● **RECORD EXCERPTS**:
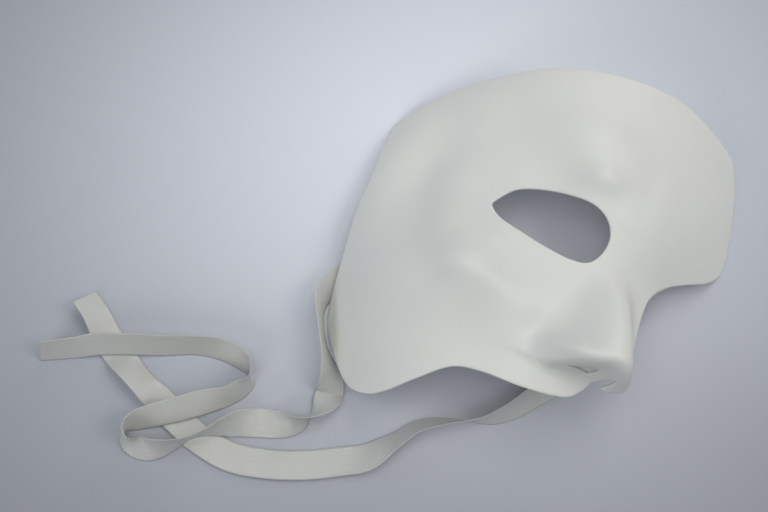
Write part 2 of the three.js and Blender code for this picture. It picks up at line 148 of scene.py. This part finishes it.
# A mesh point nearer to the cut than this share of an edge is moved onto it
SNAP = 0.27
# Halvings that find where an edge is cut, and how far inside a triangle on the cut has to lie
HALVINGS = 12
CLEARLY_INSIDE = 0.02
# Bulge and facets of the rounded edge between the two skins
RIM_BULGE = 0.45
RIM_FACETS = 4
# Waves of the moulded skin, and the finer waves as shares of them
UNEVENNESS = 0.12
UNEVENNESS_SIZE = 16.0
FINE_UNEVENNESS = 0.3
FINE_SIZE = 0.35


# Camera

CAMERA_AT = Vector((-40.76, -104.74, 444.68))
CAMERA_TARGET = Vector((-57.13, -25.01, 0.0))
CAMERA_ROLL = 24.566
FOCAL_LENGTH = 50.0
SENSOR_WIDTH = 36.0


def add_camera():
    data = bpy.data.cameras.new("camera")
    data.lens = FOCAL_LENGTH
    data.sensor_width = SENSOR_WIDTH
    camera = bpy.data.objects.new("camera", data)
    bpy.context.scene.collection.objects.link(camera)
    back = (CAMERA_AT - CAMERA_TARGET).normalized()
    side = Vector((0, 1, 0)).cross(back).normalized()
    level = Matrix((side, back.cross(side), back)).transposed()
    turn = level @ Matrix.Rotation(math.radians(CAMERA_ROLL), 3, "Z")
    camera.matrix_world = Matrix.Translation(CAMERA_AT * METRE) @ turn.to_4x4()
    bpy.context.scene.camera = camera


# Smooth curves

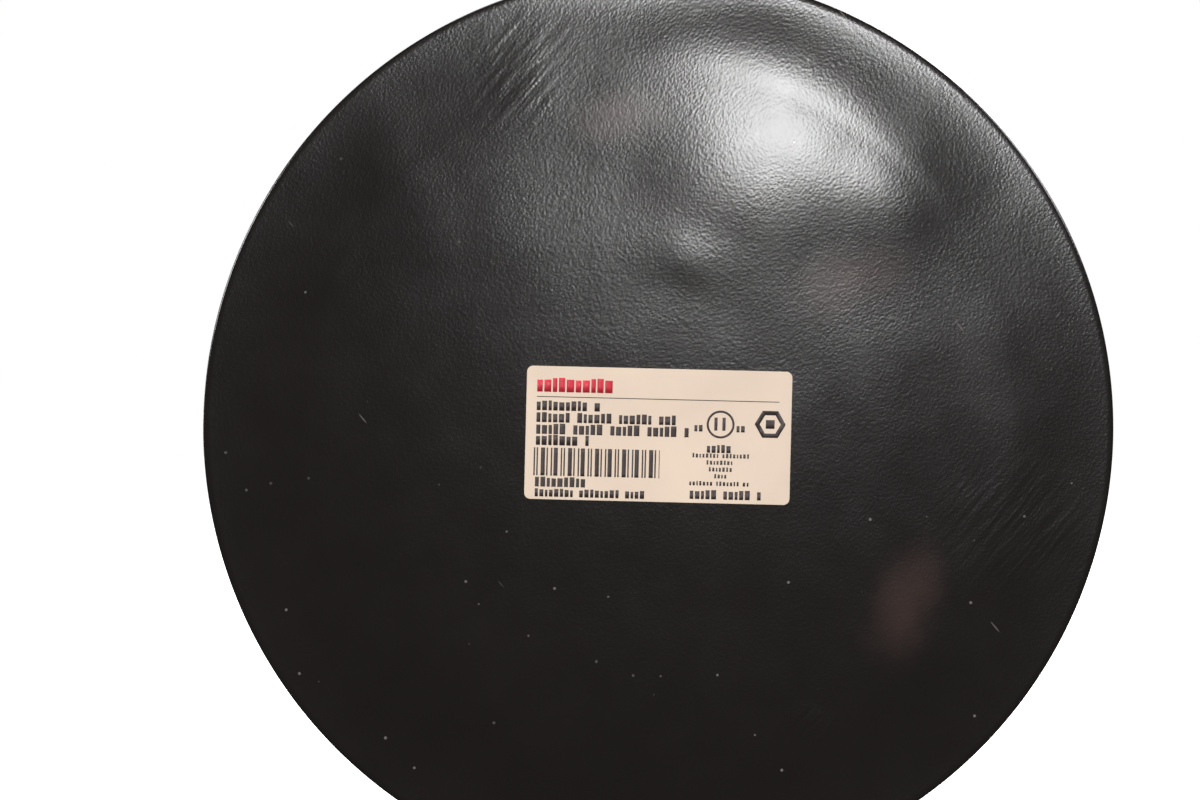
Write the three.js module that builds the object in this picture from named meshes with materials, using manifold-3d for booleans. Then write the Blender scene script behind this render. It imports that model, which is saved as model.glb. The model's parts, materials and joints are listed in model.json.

● **YOUR TASK**:
Restate the whole listing exactly.

● **EXPECTED ANSWER**:
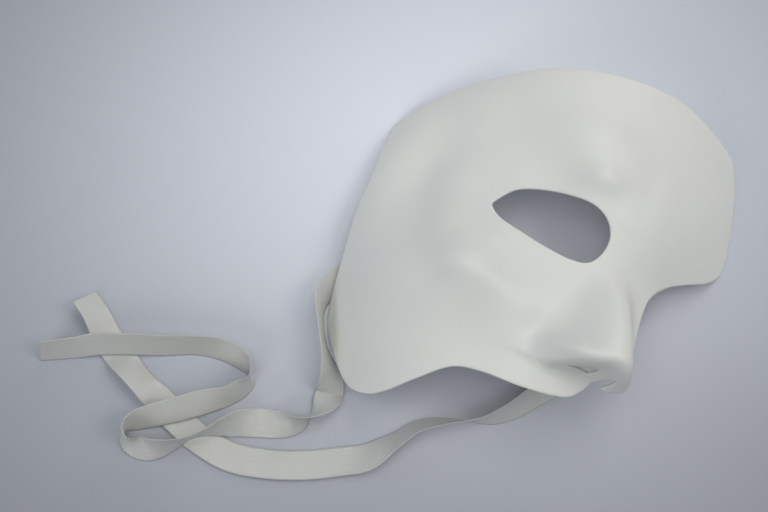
Write part 2 of the three.js and Blender code for this picture. It picks up at line 148 of scene.py. This part finishes it.
# A mesh point nearer to the cut than this share of an edge is moved onto it
SNAP = 0.27
# Halvings that find where an edge is cut, and how far inside a triangle on the cut has to lie
HALVINGS = 12
CLEARLY_INSIDE = 0.02
# Bulge and facets of the rounded edge between the two skins
RIM_BULGE = 0.45
RIM_FACETS = 4
# Waves of the moulded skin, and the finer waves as shares of them
UNEVENNESS = 0.12
UNEVENNESS_SIZE = 16.0
FINE_UNEVENNESS = 0.3
FINE_SIZE = 0.35


# Camera

CAMERA_AT = Vector((-40.76, -104.74, 444.68))
CAMERA_TARGET = Vector((-57.13, -25.01, 0.0))
CAMERA_ROLL = 24.566
FOCAL_LENGTH = 50.0
SENSOR_WIDTH = 36.0


def add_camera():
    data = bpy.data.cameras.new("camera")
    data.lens = FOCAL_LENGTH
    data.sensor_width = SENSOR_WIDTH
    camera = bpy.data.objects.new("camera", data)
    bpy.context.scene.collection.objects.link(camera)
    back = (CAMERA_AT - CAMERA_TARGET).normalized()
    side = Vector((0, 1, 0)).cross(back).normalized()
    level = Matrix((side, back.cross(side), back)).transposed()
    turn = level @ Matrix.Rotation(math.radians(CAMERA_ROLL), 3, "Z")
    camera.matrix_world = Matrix.Translation(CAMERA_AT * METRE) @ turn.to_4x4()
    bpy.context.scene.camera = camera


# Smooth curves

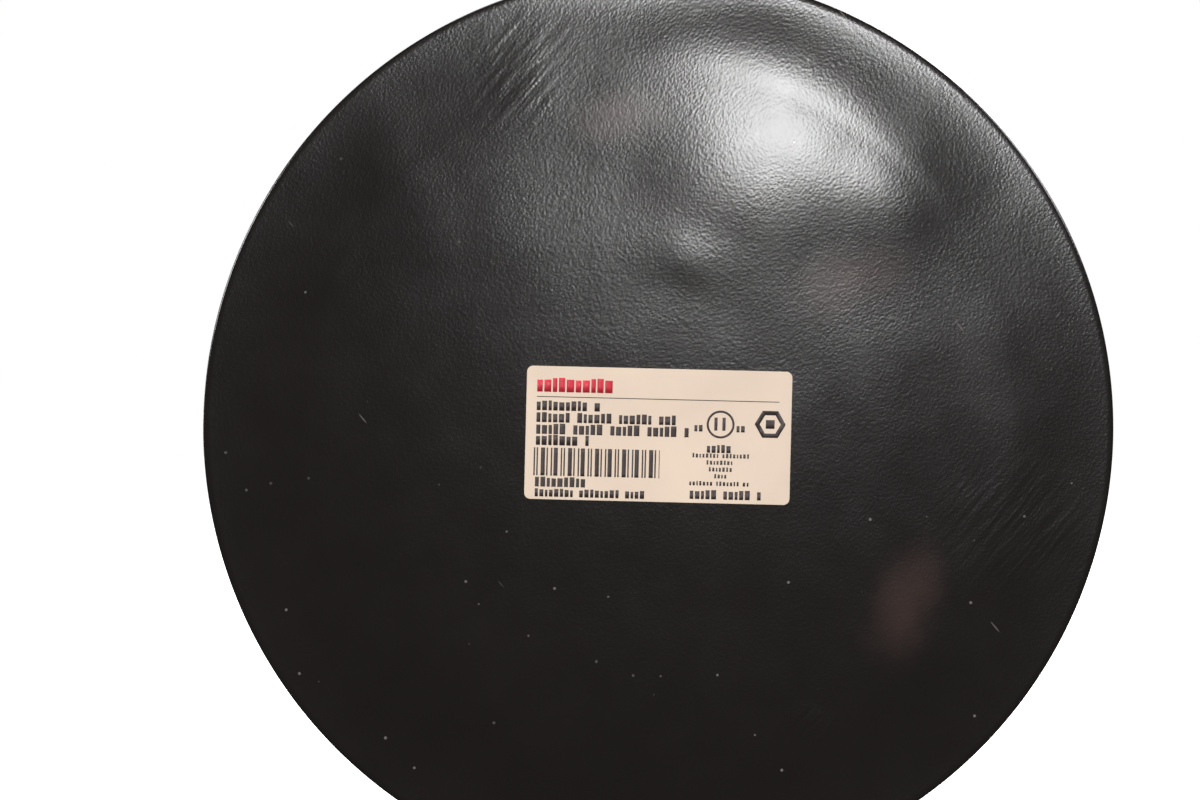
Write the three.js module that builds the object in this picture from named meshes with materials, using manifold-3d for booleans. Then write the Blender scene script behind this render. It imports that model, which is saved as model.glb. The model's parts, materials and joints are listed in model.json.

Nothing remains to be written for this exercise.